Kansas feedlot sales to packers in December rose seasonally but remained between those of December 2017 and the 2012-2016 average, according to data from Kansas State University and compiled by the Livestock Marketing Information Center in Denver.
The K-State Extension Service gathers closeout, or sales data from select Kansas feedlots for the previous month, and the LMIC extrapolates it to formulate a picture of what the whole state did during the month. The results then are published on the LMIC web site.
The data showed that Kansas feedlots marketed, or sold to packers and closed out the account for those cattle, an average of 5,427 head of steers in December, up 1,208, or 28.6%, from 4,219 head in November but down 1,306, or 19.4%, from 6,733 head in December 2017. It also was up 1,404, or 34.9%, from the previous five-year average of 4,023 head.

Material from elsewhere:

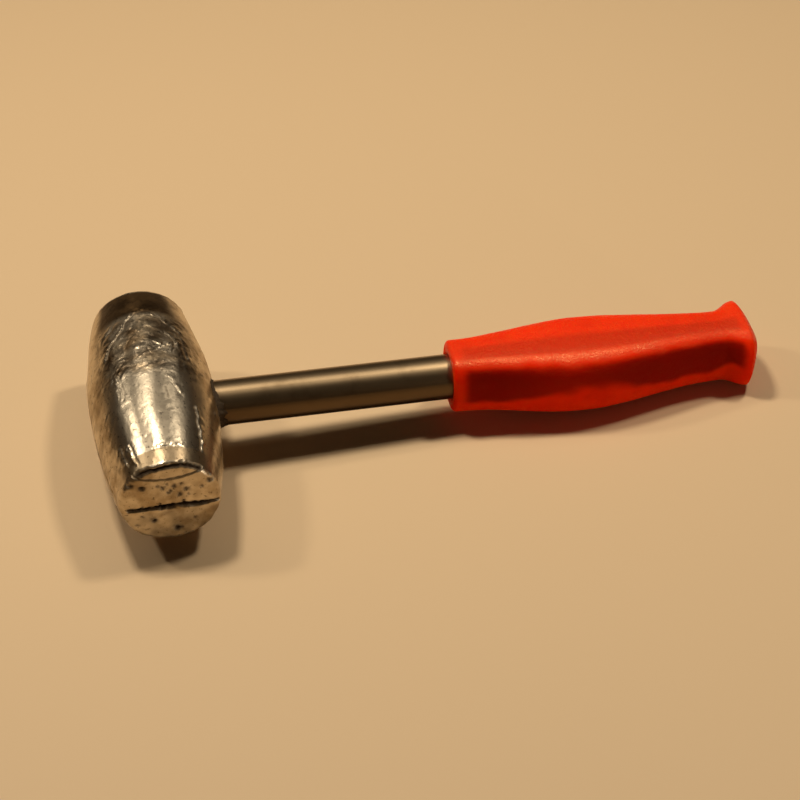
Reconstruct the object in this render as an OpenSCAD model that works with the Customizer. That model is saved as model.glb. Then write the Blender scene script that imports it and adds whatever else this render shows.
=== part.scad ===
// Lead hammer: a barrel-shaped lead head cast round the end of a steel tube,
// with a moulded vinyl grip pushed over the other end of the tube.
// It lies on a table as it is put down: the barrel touches at its middle and
// the grip at its flared heel, so the handle dips a little towards the heel.
// X runs from the head to the heel, Y is the striking axis, Z is up. Millimetres.

/* [Lead head] */
// Distance between the two striking faces
head_length = 113; // [70:0.5:180]
// Diameter of the barrel at its middle
head_middle_d = 52.5; // [44:0.5:90]
// Diameter of the barrel at each striking face
face_d = 40; // [28:0.5:43]
// Rounding of the edge round each striking face
face_edge_r = 2.5; // [0.5:0.1:5]
// Diameter of the lead collar that crept up round the tube
collar_d = 24; // [21:0.5:30]
// How far the collar stands out of the side of the head
collar_stand = 1.8; // [0.4:0.1:5]
// Bevel round the collar's outer rim
collar_bevel = 1.2; // [0.2:0.1:1.6]

/* [Handle tube] */
// Outer diameter of the steel tube
tube_d = 19.05; // [12:0.05:20]
// Wall of the tube
tube_wall = 2; // [1:0.1:3.5]
// How far the tube runs past the striking axis inside the lead
tube_depth = 15; // [12:0.5:19]
// Diameter of the crossed holes that key the tube into the lead
key_hole_d = 7; // [3:0.5:8]
// Distance between the two crossed key holes
key_spacing = 12; // [9:0.5:14]
// Distance from the tube's inner end to the first key hole
key_end_distance = 9; // [5:0.5:11]

/* [Pour stop] */
// Distance from the striking axis to the closed end of the stop cup
stop_distance = 22; // [17:0.5:40]
// Depth of the stamped cup
stop_depth = 6; // [3:0.5:14]
// Sheet thickness of the cup
stop_wall = 1.2; // [0.6:0.1:2.5]
// Rounding of the cup's closed edge
stop_edge_r = 1.5; // [0.3:0.1:2.8]

/* [Grip] */
// Distance from the striking axis to the grip's front lip
grip_start = 124.5; // [100:0.5:150]
// Length of the grip from its front lip to the crown of its closed heel
grip_length = 136; // [115:0.5:170]
// How square the grip's section is: 2 is an oval, 5 nearly a box
squareness = 3.2; // [2:0.1:5]
// Width at the front lip, along the striking axis
lip_width = 25; // [24.5:0.1:40]
// Thickness at the front lip
lip_thickness = 28; // [25:0.1:40]
// Rounding of the front lip
lip_r = 2; // [0.5:0.1:2.2]
// Width of the palm swell, along the striking axis
swell_width = 38.8; // [30:0.2:60]
// Thickness of the palm swell
swell_thickness = 32; // [26:0.1:34]
// How much further the palm swell stands out on the near side than on the far side
swell_lean = 2.8; // [0:0.1:5]
// Distance from the front lip to the palm swell
swell_at = 56.5; // [30:0.5:90]
// Distance from the waist to the crest of the flared heel
flare_length = 10.5; // [6:0.5:20]
// Distance from the crest of the heel to its crown
crown_length = 7.5; // [5:0.5:9]
// Vinyl between the tube's end and the crown
end_wall = 5; // [4.5:0.5:20]
// Width of the waist in front of the heel
waist_width = 25; // [24:0.1:40]
// Thickness of the waist
waist_thickness = 27.4; // [24:0.1:34]
// Width of the flared heel, along the striking axis
heel_width = 36; // [30:0.2:60]
// Thickness of the flared heel
heel_thickness = 29.6; // [26:0.1:40]
// How full the crown of the heel is: 1 is a cone, 2 an ellipse
crown_fullness = 1.3; // [1.1:0.05:2.5]

/* [Fits] */
// Gap that shrinkage leaves between the lead and the steel it is cast round
cast_gap = 0.05; // [0.02:0.01:0.15]
// Clearance of the stop cup in the tube and of the tube in the grip
push_fit = 0.05; // [0.02:0.01:0.15]

/* [Hidden] */

// Facets of round parts, and of the large circle whose arc is the barrel's side
round_fn = 96;
barrel_fn = 1440;
// Sides of the grip's section, and rings along its lip, each eased stretch and its crown
section_sides = 64;
lip_rings = 5;
stretch_rings = 12;
flare_rings = 7;
crown_rings = 9;
// How far a cutting shape runs past the face it opens
cut_over = 1;

head_r = head_middle_d / 2;
tube_r = tube_d / 2;
bore_r = tube_r - tube_wall;
key_r = key_hole_d / 2;
// Places along the grip, from its front lip
heel_at = grip_length - crown_length;
waist_at = heel_at - flare_length;
// Places along the handle, from the striking axis
grip_end = grip_start + grip_length;
tube_reach = grip_end - end_wall;

// The barrel's side is an arc through its middle and both face edges.
half_length = head_length / 2;
arc_rise = head_r - face_d / 2;
arc_r = (half_length * half_length + arc_rise * arc_rise) / (2 * arc_rise);
arc_centre_x = head_r - arc_r;
// Centre of the edge rounding, which touches the arc and the face from inside
edge_y = half_length - face_edge_r;
edge_x = arc_centre_x + sqrt(pow(arc_r - face_edge_r, 2) - edge_y * edge_y);
// Where the edge rounding meets the arc
arc_end_y = edge_y * arc_r / (arc_r - face_edge_r);

function mix(a, b, t) = a + (b - a) * t;
function ease(t) = (1 - cos(180 * t)) / 2;

// Half size of the grip's body at distance u from its front lip, eased between
// its lip, palm swell, waist and heel
function body_half(u, at_lip, at_swell, at_waist, at_heel) =
    u < swell_at ? mix(at_lip, at_swell, ease(u / swell_at))
    : u < waist_at ? mix(at_swell, at_waist, ease((u - swell_at) / (waist_at - swell_at)))
    : mix(at_waist, at_heel, ease((u - waist_at) / (heel_at - waist_at)));
function half_width(u) = body_half(u, lip_width / 2, swell_width / 2, waist_width / 2, heel_width / 2);
function half_thickness(u) =
    body_half(u, lip_thickness / 2, swell_thickness / 2, waist_thickness / 2, heel_thickness / 2);
// Shift of the section's middle towards the near side, which fades out at lip and waist
function lean(u) = body_half(u, 0, swell_lean / 2, 0, 0);
// How far a section's corner reaches beyond an oval's at this angle
function fullness(a) =
    pow(pow(abs(cos(a)), squareness) + pow(abs(sin(a)), squareness), -1 / squareness);
// How much the lip's rounding draws the section in
function lip_inset(u) = u < lip_r ? lip_r - sqrt(lip_r * lip_r - pow(lip_r - u, 2)) : 0;

// A ring is [distance from the striking axis, half width, half thickness, lean].
function body_ring(u) =
    [grip_start + u, half_width(u) - lip_inset(u), half_thickness(u) - lip_inset(u), lean(u)];
function crown_ring(a) = let (s = pow(cos(a), 2 / crown_fullness))
    [grip_end - crown_length * (1 - pow(sin(a), 2 / crown_fullness)),
     s * heel_width / 2, s * heel_thickness / 2, 0];
grip_rings = concat(
    [for (i = [0:lip_rings - 1]) body_ring(lip_r * (1 - cos(90 * i / lip_rings)))],
    [for (i = [0:stretch_rings - 1]) body_ring(mix(lip_r, swell_at, i / stretch_rings))],
    [for (i = [0:stretch_rings - 1]) body_ring(mix(swell_at, waist_at, i / stretch_rings))],
    [for (i = [0:flare_rings]) body_ring(mix(waist_at, heel_at, i / flare_rings))],
    [for (i = [1:crown_rings - 1]) crown_ring(90 * i / crown_rings)]);

// At rest the handle dips until the first ring of the grip meets the table.
rest_dip = min([for (r = grip_rings) asin(head_r / norm([r[0], r[2]])) - atan2(r[2], r[0])]);
// The origin is under the middle of the whole hammer.
reach_x = max(concat(
    [for (r = grip_rings) r[0] * cos(rest_dip) + r[2] * sin(rest_dip)],
    [grip_end * cos(rest_dip)]));
middle_x = (reach_x - head_r) / 2;

// Puts a piece drawn round the head's centre, handle along X, as it lies on the table
module at_rest() {
    translate([-middle_x, 0, head_r])
        rotate([0, rest_dip, 0])
            children();
}

// A round piece along the handle, from distance a to distance b
module along_handle(a, b, r) {
    translate([a, 0, 0])
        rotate([0, 90, 0])
            cylinder(h = b - a, r = r, $fn = round_fn);
}

// Half of the barrel's outline: the arc, the face and the edge rounding between them
module barrel_outline() {
    intersection() {
        translate([arc_centre_x, 0])
            circle(r = arc_r, $fn = barrel_fn);
        translate([0, -arc_end_y])
            square([head_r + cut_over, 2 * arc_end_y]);
    }
    translate([0, -half_length])
        square([edge_x, head_length]);
    for (side = [-1, 1])
        translate([edge_x, side * edge_y])
            circle(r = face_edge_r, $fn = round_fn);
}

module barrel() {
    rotate([90, 0, 0])
        rotate_extrude($fn = round_fn)
            barrel_outline();
}

// The collar starts inside the barrel and ends in a bevelled rim round the tube
module collar() {
    collar_end = head_r + collar_stand;
    along_handle(0, collar_end - collar_bevel, collar_d / 2);
    translate([collar_end - collar_bevel, 0, 0])
        rotate([0, 90, 0])
            cylinder(h = collar_bevel, r1 = collar_d / 2, r2 = collar_d / 2 - collar_bevel, $fn = round_fn);
}

// The two key holes cross each other: the first runs along Y, the second along Z
module key_cross(r, length) {
    first_x = key_end_distance - tube_depth;
    translate([first_x, 0, 0])
        rotate([90, 0, 0])
            cylinder(h = length, r = r, center = true, $fn = round_fn);
    translate([first_x + key_spacing, 0, 0])
        cylinder(h = length, r = r, center = true, $fn = round_fn);
}

// Lead fills the tube as far as the pour stop and runs out through the key holes,
// so that core, keys and barrel are one casting that holds the tube
module lead_head() {
    color([0.58, 0.57, 0.54])
        at_rest() {
            difference() {
                union() {
                    barrel();
                    collar();
                }
                along_handle(-tube_depth - cast_gap, head_r + collar_stand + cut_over, tube_r + cast_gap);
            }
            along_handle(-tube_depth - cast_gap - cut_over, stop_distance - cast_gap, bore_r - cast_gap);
            key_cross(key_r - cast_gap, tube_d + 2 * cut_over);
        }
}

module handle_tube() {
    color([0.62, 0.6, 0.56])
        at_rest()
            difference() {
                along_handle(-tube_depth, tube_reach, tube_r);
                along_handle(-tube_depth - cut_over, tube_reach + cut_over, bore_r);
                key_cross(key_r, tube_d + 2 * cut_over);
            }
}

// A stamped cup, pressed into the tube with its closed end towards the lead
module pour_stop() {
    cup_r = bore_r - push_fit;
    color([0.5, 0.5, 0.52])
        at_rest()
            translate([stop_distance, 0, 0])
                rotate([0, 90, 0])
                    rotate_extrude($fn = round_fn)
                        difference() {
                            union() {
                                translate([0, stop_edge_r])
                                    square([cup_r, stop_depth - stop_edge_r]);
                                square([cup_r - stop_edge_r, stop_edge_r]);
                                intersection() {
                                    translate([cup_r - stop_edge_r, stop_edge_r])
                                        circle(r = stop_edge_r, $fn = round_fn);
                                    square([cup_r, stop_edge_r]);
                                }
                            }
                            translate([-cut_over, stop_wall])
                                square([cut_over + cup_r - stop_wall, stop_depth]);
                        }
}

// The grip's outside, lofted through its rounded-square rings and closed by a point at the crown
module grip_skin() {
    ring_count = len(grip_rings);
    points = concat(
        [for (r = grip_rings) for (k = [0:section_sides - 1])
            let (a = 360 * k / section_sides, full = fullness(a))
            [r[0], -r[3] + r[1] * full * cos(a), r[2] * full * sin(a)]],
        [[grip_end, 0, 0]]);
    crown = ring_count * section_sides;
    function at(ring, k) = ring * section_sides + k % section_sides;
    faces = concat(
        [[for (k = [0:section_sides - 1]) k]],
        [for (i = [0:ring_count - 2]) for (k = [0:section_sides - 1])
            [at(i, k), at(i + 1, k), at(i + 1, k + 1)]],
        [for (i = [0:ring_count - 2]) for (k = [0:section_sides - 1])
            [at(i, k), at(i + 1, k + 1), at(i, k + 1)]],
        [for (k = [0:section_sides - 1]) [at(ring_count - 1, k), crown, at(ring_count - 1, k + 1)]]);
    polyhedron(points = points, faces = faces);
}

module grip() {
    color([0.8, 0.1, 0.03])
        at_rest()
            difference() {
                grip_skin();
                along_handle(grip_start - cut_over, tube_reach + push_fit, tube_r + push_fit);
            }
}

lead_head();
handle_tube();
pour_stop();
grip();
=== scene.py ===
# %% [markdown]
# # A lead hammer, dressed for its picture
#
# The hammer is four real things: a casting of soft lead, a steel tube that the lead was poured round,
# a small stamped cup inside the tube that stopped the pour, and a red vinyl grip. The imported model
# already holds them at their real sizes. This lesson gives each its surface: the cold shuts, dents and
# parting crack of a rough casting, the drawn steel, and the fine grain of moulded vinyl.

import math

import bpy
import numpy as np
from mathutils import Matrix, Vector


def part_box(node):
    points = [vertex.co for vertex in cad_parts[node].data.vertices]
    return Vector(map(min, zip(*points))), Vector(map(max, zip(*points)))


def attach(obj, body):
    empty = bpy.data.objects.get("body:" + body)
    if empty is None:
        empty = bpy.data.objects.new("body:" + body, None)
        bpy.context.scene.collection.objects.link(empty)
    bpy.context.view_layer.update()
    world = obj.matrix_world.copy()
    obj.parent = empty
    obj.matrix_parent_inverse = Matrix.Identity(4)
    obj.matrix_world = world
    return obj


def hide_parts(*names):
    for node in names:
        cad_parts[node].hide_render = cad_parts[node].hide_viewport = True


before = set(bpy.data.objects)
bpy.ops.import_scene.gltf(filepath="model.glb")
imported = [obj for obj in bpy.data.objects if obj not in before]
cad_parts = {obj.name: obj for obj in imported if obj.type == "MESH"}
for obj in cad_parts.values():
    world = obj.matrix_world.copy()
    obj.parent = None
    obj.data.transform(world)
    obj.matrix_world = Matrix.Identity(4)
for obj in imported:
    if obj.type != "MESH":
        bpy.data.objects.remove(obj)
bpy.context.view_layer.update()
print("nodes:", sorted(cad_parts))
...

Based on the 2012-2016 average, the number of steers marketed by Kansas feedlots declines in January from December and continues to decline into February, which often is the annual low. A second marketing low occurs in September that rivals the February low.
In December 2017, Kansas feedlot steer marketings shot higher, only to drop sharply again in January.
SALE WEIGHTS NEAR AVERAGE
Sale weights of steers from Kansas feedlots in December tended to remain close to the 2012-2016 average but above 2017.

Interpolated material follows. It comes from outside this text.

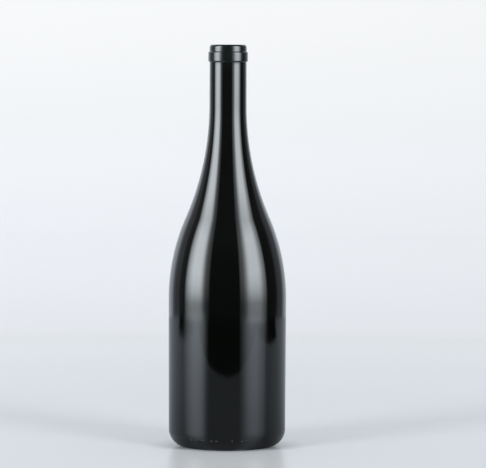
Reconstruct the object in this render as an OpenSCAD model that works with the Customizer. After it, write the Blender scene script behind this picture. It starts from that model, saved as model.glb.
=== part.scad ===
// Empty wine bottle with sloping shoulders, blown in one piece of dark glass.
// Millimetres, +Z up. The origin is the centre of the ring that the bottle stands on.

/* [Body] */
// Height over all, from the standing ring to the mouth
height = 300; // [260:1:360]
// Diameter of the body at the foot of the shoulder, its widest place
body_d = 87.8; // [74:0.1:106]
// Height at which the straight body ends and the shoulder begins
body_h = 110.5; // [90:0.5:140]
// How much narrower the body's diameter is where it meets the heel
body_taper = 0.7; // [0:0.1:2]
// Radius of the rounded heel between the body and the standing ring
heel_r = 12.8; // [8:0.1:17]

/* [Neck] */
// Diameter of the bore at the mouth, which a cork is made for
bore_d = 18.5; // [16:0.1:22]
// How much wider the bore is at the foot of the straight neck
bore_taper = 1.5; // [0:0.1:3]
// Thickness of the glass at the foot of the straight neck
neck_t = 3.8; // [2.6:0.05:5]
// How much narrower the neck's outer diameter is under the collar
neck_taper = 0.2; // [0:0.05:1]
// Length from the mouth down to the foot of the straight neck
neck_l = 45.2; // [32:0.1:70]
// Part of the sweep from body to neck that is hollow, the rest being the full shoulder
sweep_hollow = 0.58; // [0.3:0.01:0.8]

/* [Mouth] */
// How far the collar stands out from the neck
collar_out = 1; // [0.6:0.05:2]
// Height of the collar between the middles of its two steps
collar_h = 6.9; // [4:0.1:12]
// How far the lip ring steps in from the collar
lip_in = 0.95; // [0.5:0.05:1.5]
// Height of the lip ring above the middle of its step
lip_h = 5.6; // [3.5:0.1:8]
// Radius of the lip's outer edge
lip_round = 2; // [0.5:0.1:2.8]
// Radius of the bore's edge at the mouth
bore_round = 1; // [0.4:0.1:1.8]
// Height of each rounded step between the lip, the collar and the neck
step_h = 1.25; // [0.9:0.05:2]
// Part of each step's curve that is hollow
step_hollow = 0.25; // [0.15:0.05:0.7]

/* [Glass] */
// Thickness of the glass in the body's wall
wall = 4.4; // [2.5:0.1:6]
// Thickness of the glass over the standing ring
heel_t = 8; // [5:0.1:11]
// Thickness of the glass over the punt
punt_t = 7; // [4:0.1:10]

/* [Punt] */
// Height of the hollow under the base
punt_h = 34; // [24:0.5:42]
// Radius of the punt's domed tip
punt_tip_r = 12; // [8:0.5:15]
// Radius of the edge between the punt and the standing ring
punt_edge_r = 4; // [2:0.5:6]
// Width of the flat ring that the bottle stands on
ring_w = 2.5; // [1.5:0.1:4]

/* [Hidden] */
glass_colour = [0.05, 0.06, 0.055];
// Largest gap between a curve of the outline and the short lines that draw it
sag = 0.02;
// Sides of the drawn bottle, all the way round
round_sides = 128;

body_r = body_d / 2;
base_r = body_r - body_taper / 2;
cavity_r = body_r - wall;
cavity_base_r = base_r - wall;

bore_r = bore_d / 2;
bore_foot_r = bore_r + bore_taper / 2;
neck_foot_r = bore_foot_r + neck_t;
neck_top_r = neck_foot_r - neck_taper / 2;
neck_z = height - neck_l;

collar_r = neck_top_r + collar_out;
lip_r = collar_r - lip_in;
lip_z = height - lip_h;
collar_z = lip_z - collar_h;

ring_out_r = base_r - heel_r;
ring_in_r = ring_out_r - ring_w;

// The punt's flank is the straight line that touches its domed tip and its rounded edge.
punt_tip_z = punt_h - punt_tip_r;
flank_run = [ring_in_r, punt_edge_r - punt_tip_z];
flank_a = atan2(flank_run.y, flank_run.x) + acos((punt_tip_r + punt_edge_r) / norm(flank_run));

// The floor inside runs down over the punt into a round channel that touches the wall.
channel_fit = cavity_base_r * cos(flank_a) + (heel_t - punt_tip_z) * sin(flank_a);
channel_r = (channel_fit - punt_tip_r - punt_t) / (1 + cos(flank_a) - sin(flank_a));
channel_c = [cavity_base_r - channel_r, heel_t + channel_r];

function steps(r, turn) = max(2, ceil(abs(turn) / (2 * acos(1 - min(sag / r, 0.5)))));

function arc(c, r, from, to) =
    let (n = steps(r, to - from))
    [for (i = [0:n]) let (a = from + (to - from) * i / n) c + r * [cos(a), sin(a)]];

function reversed(points) = [for (i = [len(points) - 1:-1:0]) points[i]];

// Two arcs that touch each other: a full one that starts upright at the wide point,
// and a hollow one that ends upright at the narrow point.
function sweep(wide, narrow, hollow) =
    let (
        run = wide.x - narrow.x,
        rise = narrow.y - wide.y,
        radii = (run * run + rise * rise) / (2 * run),
        hollow_r = radii * hollow,
        full_r = radii - hollow_r,
        turn = sign(rise) * 2 * atan(run / abs(rise))
    )
    concat(
        arc([wide.x - full_r, wide.y], full_r, 0, turn),
        arc([narrow.x + hollow_r, narrow.y], hollow_r, 180 + turn, 180)
    );

function underside() = concat(
    arc([0, punt_tip_z], punt_tip_r, 90, flank_a),
    arc([ring_in_r, punt_edge_r], punt_edge_r, 180 + flank_a, 270),
    arc([ring_out_r, heel_r], heel_r, -90, 0)
);

function mouth_rings() = concat(
    reversed(sweep([collar_r, collar_z + step_h / 2], [neck_top_r, collar_z - step_h / 2], step_hollow)),
    sweep([collar_r, lip_z - step_h / 2], [lip_r, lip_z + step_h / 2], step_hollow),
    arc([lip_r - lip_round, height - lip_round], lip_round, 0, 90)
);

function outside() = concat(
    underside(),
    sweep([body_r, body_h], [neck_foot_r, neck_z], sweep_hollow),
    mouth_rings()
);

function inside() = concat(
    arc([bore_r + bore_round, height - bore_round], bore_round, 90, 180),
    reversed(sweep([cavity_r, body_h], [bore_foot_r, neck_z], sweep_hollow)),
    arc(channel_c, channel_r, 0, flank_a - 180),
    arc([0, punt_tip_z], punt_tip_r + punt_t, flank_a, 90)
);

module bottle() {
    color(glass_colour)
    rotate_extrude($fn = round_sides)
    polygon(concat(outside(), inside()));
}

bottle();
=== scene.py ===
# %% [markdown]
# # A wine bottle of dark glass, empty and without a label
#
# The bottle is one piece of glass: a straight body, a long sloping shoulder, a slim neck
# and a small two-step mouth. It is so dark that almost all you see of it is reflections,
# so this lesson spends its care on two things: a surface with no flat facets, and a
# studio that is worth reflecting. The steps are the outline, the spin, the marks that a
# glass mould leaves, the glass itself, the studio and the camera.

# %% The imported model
from math import ceil, acos, atan, atan2, cos, degrees, hypot, pi, radians, sin

import bmesh
import bpy
from mathutils import Matrix, Vector, noise


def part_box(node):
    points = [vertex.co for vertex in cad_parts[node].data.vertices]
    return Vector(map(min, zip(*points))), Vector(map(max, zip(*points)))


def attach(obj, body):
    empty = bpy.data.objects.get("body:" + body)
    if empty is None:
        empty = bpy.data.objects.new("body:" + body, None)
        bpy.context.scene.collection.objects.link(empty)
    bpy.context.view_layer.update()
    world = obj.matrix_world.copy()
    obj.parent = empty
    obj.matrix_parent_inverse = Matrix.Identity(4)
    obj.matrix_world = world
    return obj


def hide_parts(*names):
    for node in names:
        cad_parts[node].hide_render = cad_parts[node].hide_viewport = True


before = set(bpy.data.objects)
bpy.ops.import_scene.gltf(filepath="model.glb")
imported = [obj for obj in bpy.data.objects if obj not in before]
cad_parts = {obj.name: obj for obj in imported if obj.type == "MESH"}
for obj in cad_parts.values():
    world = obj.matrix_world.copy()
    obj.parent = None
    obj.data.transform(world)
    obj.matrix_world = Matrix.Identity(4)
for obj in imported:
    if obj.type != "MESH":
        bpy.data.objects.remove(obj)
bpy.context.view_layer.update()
print("CAD nodes:", sorted(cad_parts))

# %% [markdown]
# ## Sizes
#
# The CAD model is exact but it is drawn with short flat sides, which show in mirror-like
# glass. The bottle is made again here with far more of them, from the same sizes in
# millimetres. Its height and its widest place are read from the CAD model's own box, so
# the two can't drift apart.

# %% The bottle's sizes, in millimetres
MM = 0.001
low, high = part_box("bottle")
HEIGHT = round((high.z - low.z) / MM, 2)
BODY_R = round((high.x - low.x) / MM, 2) / 2
BODY_TOP = 110.5
BASE_R = BODY_R - 0.35
HEEL_R = 12.8
WALL = 4.4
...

Closeout weights in December from Kansas feedlots averaged 1,434 pounds, down 10, or 0.69%, from 1,444 in November but up 19, or 1.34%, from 1,415 pounds a year earlier and up 2.4, or 0.17%, from the previous five-year average of 1,431.4 pounds.
Final weights of steers marketed from Kansas feedlots started 2018 below 2017 but crossed above a year earlier in April and remained there for the rest of the year, except for July when they averaged four pounds below.
Sale weights of steers has a strong seasonal tendency to drop in January from December. They continue to decline into an April bottom and then move generally higher through December.
STEERS LESS EFFICIENT
However, steers from Kansas feedlots were less efficient than they are normally, at least from June on.
The average number of pounds the December marketings put on per day they were in the feedlots was 3.61, up 0.02, or 0.56%, from 3.59 in November but down 0.13, or 3.48%, from 3.74 a year earlier and down 0.256, or 6.62%, from the 2012-2016 average of 3.866.
While the steers put on less weight per day during the second half of 2018, the trend was similar to the average, bottoming in April or May and then moving higher through December. The tendency for January closeouts is for them to gain less per day than the December cattle.
CATTLE, BEEF RECAP
No fed cattle sold on the Fed Cattle Video Exchange Wednesday. Sixty-three head traded last week at $123 per cwt on a live basis.
Cash cattle traded last week at $123.50 to $124 per cwt on a live basis, up $1 to $1.50 from the previous week, and at $198 to $199 on a dressed basis, up $1 to $2.
The USDA choice cutout Friday was down $1.13 per cwt at $214.26, while select was up $0.27 at $213.15. The choice/select spread narrowed to $1.11 from $2.51 with 52 loads of fabricated product sold into the spot market.
The CME Feeder Cattle index for the seven days ended Thursday, was $141.86 per cwt, down $0.71. This compares with Friday’s Mar contract settlement of $142.52, down $0.02.